_What you should do_
State how many lines contain "frame", and write nothing except that count.

_Data listing_
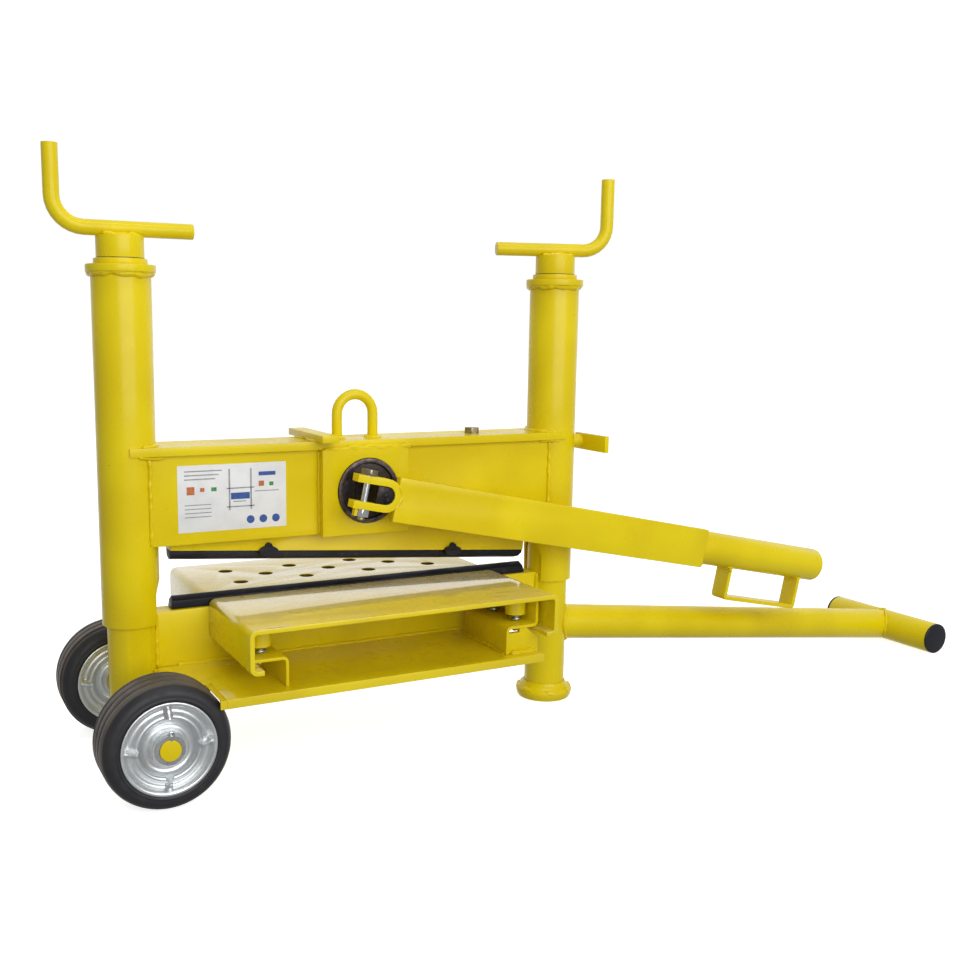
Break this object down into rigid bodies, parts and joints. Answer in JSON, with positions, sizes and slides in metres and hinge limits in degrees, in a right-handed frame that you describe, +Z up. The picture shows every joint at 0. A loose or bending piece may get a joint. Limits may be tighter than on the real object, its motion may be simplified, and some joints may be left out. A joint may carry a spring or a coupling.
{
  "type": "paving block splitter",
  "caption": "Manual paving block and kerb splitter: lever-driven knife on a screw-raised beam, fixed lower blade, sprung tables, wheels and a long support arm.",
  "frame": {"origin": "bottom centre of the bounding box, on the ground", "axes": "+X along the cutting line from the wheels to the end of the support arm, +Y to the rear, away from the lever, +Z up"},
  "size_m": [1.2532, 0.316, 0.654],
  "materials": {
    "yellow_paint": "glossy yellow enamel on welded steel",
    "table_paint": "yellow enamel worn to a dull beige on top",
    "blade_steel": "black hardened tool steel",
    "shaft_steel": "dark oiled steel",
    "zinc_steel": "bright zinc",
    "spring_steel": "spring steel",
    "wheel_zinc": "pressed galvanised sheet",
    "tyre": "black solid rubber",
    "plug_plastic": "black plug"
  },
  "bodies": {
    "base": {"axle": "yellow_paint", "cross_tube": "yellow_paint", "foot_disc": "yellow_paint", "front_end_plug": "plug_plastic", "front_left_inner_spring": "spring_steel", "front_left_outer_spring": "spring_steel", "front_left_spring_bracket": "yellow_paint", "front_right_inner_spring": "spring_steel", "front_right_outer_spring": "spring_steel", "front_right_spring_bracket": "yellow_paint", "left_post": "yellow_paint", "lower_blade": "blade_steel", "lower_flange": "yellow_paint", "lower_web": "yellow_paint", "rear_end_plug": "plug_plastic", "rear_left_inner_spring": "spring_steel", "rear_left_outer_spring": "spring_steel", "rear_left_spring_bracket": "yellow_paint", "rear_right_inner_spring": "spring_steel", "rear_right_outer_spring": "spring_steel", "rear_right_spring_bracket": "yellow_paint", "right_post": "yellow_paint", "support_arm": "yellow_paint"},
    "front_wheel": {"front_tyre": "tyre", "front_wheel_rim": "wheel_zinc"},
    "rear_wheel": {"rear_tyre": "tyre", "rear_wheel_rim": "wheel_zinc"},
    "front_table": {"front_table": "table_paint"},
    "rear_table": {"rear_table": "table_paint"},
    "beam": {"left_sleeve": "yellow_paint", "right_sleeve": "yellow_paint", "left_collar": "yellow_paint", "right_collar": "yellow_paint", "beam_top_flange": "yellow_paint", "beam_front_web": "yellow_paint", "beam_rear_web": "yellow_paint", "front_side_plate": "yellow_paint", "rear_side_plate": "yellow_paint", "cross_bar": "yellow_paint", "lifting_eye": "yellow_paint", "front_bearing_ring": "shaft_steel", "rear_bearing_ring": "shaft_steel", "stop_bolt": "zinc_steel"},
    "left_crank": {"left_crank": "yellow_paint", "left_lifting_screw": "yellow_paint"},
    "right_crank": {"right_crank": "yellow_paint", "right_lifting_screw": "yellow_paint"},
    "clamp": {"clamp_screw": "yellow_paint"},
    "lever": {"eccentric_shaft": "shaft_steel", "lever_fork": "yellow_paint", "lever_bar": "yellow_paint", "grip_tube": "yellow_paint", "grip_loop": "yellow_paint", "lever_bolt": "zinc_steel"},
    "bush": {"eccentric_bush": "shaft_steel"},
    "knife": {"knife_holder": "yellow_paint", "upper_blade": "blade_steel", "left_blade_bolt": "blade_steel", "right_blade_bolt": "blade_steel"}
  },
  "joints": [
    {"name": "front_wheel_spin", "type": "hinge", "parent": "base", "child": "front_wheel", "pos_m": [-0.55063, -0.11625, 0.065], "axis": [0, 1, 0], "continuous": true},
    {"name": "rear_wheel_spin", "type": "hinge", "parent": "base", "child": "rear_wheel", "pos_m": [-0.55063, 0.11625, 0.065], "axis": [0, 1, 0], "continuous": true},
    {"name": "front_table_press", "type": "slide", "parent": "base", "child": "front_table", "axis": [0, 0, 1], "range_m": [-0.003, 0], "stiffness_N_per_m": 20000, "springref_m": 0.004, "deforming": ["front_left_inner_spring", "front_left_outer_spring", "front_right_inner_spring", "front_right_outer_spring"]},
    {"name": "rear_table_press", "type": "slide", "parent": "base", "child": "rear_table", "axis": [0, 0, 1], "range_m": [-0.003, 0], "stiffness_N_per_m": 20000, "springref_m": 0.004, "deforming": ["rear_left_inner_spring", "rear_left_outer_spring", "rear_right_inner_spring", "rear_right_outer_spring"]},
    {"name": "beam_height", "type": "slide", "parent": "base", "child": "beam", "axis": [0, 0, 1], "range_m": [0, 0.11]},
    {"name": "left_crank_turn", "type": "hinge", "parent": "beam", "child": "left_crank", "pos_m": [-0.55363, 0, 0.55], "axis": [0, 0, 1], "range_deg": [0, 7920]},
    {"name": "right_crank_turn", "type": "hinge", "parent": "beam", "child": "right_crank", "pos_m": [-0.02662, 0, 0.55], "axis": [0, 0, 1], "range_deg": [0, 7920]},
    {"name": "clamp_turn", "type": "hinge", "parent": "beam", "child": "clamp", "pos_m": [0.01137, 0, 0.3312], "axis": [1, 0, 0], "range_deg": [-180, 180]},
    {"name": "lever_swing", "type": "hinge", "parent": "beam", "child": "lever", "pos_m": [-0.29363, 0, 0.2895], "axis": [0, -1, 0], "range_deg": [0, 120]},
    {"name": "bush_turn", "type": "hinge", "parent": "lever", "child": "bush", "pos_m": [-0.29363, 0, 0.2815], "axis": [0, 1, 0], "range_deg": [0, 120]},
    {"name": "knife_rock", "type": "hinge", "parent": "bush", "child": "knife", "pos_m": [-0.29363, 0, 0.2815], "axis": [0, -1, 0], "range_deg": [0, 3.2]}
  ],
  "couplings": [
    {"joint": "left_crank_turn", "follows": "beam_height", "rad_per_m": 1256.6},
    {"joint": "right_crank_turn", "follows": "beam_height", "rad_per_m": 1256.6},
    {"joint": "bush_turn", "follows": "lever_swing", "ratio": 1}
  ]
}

* * *

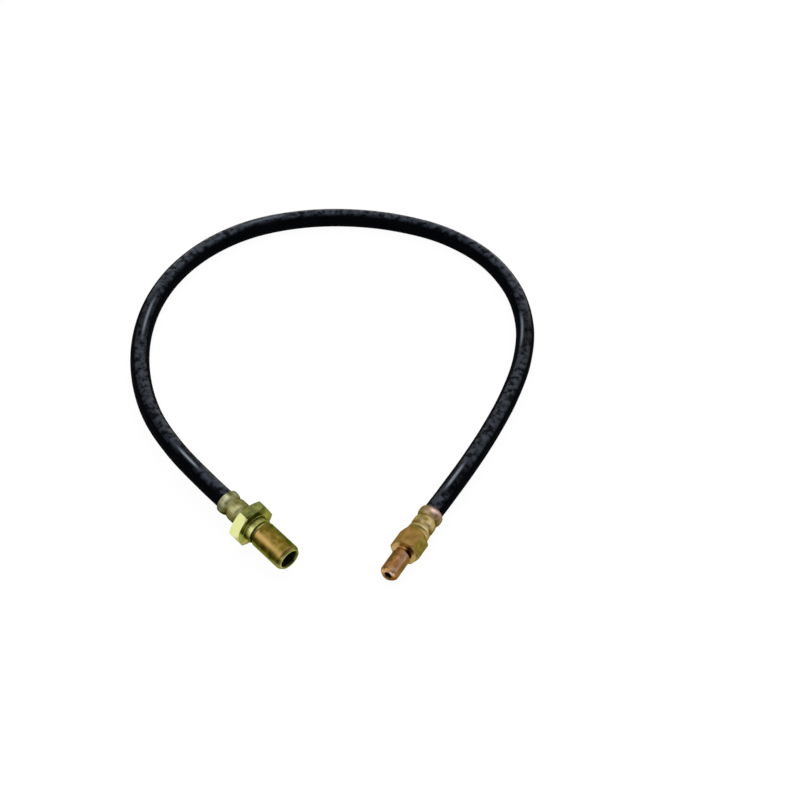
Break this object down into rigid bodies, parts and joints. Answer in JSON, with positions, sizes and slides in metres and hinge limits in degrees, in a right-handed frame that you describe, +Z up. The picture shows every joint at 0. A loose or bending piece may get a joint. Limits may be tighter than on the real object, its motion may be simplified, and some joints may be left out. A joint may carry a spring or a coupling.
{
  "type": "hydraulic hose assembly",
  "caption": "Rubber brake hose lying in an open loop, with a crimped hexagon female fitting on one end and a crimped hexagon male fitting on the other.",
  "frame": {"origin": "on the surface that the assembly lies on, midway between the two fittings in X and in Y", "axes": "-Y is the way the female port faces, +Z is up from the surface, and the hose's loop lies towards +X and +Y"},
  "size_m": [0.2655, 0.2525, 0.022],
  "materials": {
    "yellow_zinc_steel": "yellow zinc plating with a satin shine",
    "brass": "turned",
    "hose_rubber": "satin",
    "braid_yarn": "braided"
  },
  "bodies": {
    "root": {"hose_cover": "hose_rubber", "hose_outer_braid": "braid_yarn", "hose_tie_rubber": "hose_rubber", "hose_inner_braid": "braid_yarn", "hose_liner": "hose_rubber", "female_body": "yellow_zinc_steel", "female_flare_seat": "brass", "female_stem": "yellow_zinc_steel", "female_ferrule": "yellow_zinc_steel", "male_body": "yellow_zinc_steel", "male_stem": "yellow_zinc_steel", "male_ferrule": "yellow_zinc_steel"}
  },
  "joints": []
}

_Exercise response_
4